═════ GIVEN RECORDS ═════

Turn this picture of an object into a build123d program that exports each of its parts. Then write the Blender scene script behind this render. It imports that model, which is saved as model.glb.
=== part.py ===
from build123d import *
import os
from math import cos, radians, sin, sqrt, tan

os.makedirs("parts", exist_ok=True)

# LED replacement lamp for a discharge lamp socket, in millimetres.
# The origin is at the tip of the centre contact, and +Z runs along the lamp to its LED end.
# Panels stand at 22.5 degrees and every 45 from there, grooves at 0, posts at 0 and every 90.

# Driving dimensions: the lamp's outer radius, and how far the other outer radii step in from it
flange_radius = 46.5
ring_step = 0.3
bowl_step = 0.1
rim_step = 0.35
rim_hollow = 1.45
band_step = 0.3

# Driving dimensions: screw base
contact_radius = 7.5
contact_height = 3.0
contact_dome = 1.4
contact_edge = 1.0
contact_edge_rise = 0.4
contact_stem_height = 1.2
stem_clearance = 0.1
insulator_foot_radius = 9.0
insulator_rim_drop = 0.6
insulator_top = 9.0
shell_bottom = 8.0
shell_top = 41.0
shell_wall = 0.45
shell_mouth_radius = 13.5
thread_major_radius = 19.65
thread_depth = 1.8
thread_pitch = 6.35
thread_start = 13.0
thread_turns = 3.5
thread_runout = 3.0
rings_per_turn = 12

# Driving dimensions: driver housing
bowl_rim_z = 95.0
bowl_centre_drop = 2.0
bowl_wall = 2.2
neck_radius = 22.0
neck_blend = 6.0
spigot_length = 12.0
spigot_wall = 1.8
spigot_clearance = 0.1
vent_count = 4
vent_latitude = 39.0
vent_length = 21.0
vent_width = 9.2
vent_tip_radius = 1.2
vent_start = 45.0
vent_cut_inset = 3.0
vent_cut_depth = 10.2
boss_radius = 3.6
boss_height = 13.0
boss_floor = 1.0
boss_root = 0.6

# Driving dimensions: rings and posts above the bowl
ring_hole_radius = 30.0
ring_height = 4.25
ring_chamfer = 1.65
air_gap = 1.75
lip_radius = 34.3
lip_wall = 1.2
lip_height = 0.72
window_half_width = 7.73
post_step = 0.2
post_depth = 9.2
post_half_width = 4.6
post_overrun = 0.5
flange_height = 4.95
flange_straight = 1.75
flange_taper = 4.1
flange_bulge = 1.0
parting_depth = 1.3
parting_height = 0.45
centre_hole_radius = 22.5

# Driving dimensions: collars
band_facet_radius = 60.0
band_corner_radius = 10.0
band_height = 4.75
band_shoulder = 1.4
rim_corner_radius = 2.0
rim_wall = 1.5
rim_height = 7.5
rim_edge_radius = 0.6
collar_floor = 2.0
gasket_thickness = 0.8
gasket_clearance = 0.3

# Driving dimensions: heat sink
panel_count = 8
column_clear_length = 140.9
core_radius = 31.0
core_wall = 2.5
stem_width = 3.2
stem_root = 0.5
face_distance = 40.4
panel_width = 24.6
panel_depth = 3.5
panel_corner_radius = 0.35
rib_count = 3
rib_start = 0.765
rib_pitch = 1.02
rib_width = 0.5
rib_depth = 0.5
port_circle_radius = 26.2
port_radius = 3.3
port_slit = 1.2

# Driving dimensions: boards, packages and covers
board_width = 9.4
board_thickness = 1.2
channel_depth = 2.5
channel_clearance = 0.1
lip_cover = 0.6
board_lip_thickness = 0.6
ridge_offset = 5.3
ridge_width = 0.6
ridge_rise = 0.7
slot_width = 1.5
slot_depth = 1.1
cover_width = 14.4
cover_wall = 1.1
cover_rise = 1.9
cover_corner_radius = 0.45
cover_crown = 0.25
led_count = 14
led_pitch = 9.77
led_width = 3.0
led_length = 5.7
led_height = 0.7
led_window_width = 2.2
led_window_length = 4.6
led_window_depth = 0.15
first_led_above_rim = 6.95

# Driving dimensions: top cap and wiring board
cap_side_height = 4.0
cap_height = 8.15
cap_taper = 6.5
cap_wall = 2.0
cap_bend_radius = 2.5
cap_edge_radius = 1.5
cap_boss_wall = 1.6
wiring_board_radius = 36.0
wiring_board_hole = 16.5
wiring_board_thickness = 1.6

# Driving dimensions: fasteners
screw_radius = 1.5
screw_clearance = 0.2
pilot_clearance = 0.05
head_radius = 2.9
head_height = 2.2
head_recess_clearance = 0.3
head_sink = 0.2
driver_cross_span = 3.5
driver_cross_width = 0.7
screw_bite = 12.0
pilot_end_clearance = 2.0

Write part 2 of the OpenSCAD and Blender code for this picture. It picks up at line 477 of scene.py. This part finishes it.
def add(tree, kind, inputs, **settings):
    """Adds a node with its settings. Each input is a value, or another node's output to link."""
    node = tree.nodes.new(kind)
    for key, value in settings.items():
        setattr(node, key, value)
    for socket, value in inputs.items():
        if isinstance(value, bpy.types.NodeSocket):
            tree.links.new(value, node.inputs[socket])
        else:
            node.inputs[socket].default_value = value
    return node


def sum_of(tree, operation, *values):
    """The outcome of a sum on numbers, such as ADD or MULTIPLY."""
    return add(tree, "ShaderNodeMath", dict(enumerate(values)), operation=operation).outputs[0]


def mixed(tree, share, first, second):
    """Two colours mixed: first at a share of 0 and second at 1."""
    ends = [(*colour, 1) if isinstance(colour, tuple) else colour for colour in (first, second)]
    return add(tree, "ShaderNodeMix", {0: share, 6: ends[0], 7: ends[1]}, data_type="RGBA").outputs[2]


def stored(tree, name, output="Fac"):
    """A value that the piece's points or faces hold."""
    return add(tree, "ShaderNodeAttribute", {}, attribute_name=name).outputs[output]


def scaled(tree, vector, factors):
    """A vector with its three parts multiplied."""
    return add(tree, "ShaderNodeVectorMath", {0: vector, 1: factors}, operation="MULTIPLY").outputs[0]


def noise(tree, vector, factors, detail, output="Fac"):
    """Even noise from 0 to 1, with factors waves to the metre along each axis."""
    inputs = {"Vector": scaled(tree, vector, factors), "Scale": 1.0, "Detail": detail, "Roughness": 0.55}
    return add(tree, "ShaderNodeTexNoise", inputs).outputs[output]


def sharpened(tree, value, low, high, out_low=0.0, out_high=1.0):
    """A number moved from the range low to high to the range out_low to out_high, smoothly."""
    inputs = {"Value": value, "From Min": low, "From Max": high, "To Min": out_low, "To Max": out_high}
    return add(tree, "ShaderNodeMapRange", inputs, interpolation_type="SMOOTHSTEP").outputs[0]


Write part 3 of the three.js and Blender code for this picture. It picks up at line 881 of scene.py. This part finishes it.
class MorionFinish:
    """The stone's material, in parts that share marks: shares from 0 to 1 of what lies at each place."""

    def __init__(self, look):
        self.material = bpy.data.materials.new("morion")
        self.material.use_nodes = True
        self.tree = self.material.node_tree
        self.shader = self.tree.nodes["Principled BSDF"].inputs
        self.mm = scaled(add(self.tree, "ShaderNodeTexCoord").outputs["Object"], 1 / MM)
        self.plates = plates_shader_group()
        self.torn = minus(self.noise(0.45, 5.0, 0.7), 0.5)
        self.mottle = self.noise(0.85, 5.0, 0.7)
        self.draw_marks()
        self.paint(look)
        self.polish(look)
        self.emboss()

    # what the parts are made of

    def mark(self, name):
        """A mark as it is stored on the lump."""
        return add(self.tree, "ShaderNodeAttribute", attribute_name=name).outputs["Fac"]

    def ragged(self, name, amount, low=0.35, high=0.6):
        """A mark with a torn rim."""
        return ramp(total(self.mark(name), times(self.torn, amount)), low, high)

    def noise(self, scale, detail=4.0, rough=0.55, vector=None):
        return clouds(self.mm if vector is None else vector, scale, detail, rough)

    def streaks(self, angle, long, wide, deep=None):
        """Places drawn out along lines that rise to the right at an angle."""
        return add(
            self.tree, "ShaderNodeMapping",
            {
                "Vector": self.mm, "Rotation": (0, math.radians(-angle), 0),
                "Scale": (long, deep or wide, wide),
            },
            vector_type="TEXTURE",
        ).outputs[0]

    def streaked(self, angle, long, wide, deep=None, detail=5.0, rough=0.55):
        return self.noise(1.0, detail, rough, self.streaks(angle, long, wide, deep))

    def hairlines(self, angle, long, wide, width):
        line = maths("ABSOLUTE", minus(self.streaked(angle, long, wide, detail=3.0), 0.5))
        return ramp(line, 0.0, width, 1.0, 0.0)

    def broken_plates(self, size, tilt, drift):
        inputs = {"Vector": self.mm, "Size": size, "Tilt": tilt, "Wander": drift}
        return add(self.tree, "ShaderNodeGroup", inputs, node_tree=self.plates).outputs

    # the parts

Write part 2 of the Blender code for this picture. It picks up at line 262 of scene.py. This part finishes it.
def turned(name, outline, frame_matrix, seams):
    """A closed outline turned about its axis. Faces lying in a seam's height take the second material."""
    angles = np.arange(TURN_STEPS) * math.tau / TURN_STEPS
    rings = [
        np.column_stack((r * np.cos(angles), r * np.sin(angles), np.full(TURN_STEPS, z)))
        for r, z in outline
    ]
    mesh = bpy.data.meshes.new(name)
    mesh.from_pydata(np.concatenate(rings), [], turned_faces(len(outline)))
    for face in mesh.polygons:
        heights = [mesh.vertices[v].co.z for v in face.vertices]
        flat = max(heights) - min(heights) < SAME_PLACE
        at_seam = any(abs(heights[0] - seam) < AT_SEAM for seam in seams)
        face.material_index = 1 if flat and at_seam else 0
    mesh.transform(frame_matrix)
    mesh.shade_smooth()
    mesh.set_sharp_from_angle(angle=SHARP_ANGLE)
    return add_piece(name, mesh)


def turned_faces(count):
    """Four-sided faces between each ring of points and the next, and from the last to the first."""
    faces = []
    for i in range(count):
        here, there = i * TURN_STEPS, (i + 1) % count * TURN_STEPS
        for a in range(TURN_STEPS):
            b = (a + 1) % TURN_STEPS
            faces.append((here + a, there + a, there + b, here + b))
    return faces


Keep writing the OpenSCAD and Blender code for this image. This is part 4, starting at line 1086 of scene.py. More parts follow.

═════

» WHAT IS ASKED
Give the count of lines in the data shown above that contain "parts", and nothing else.

» FINISHED TASK
7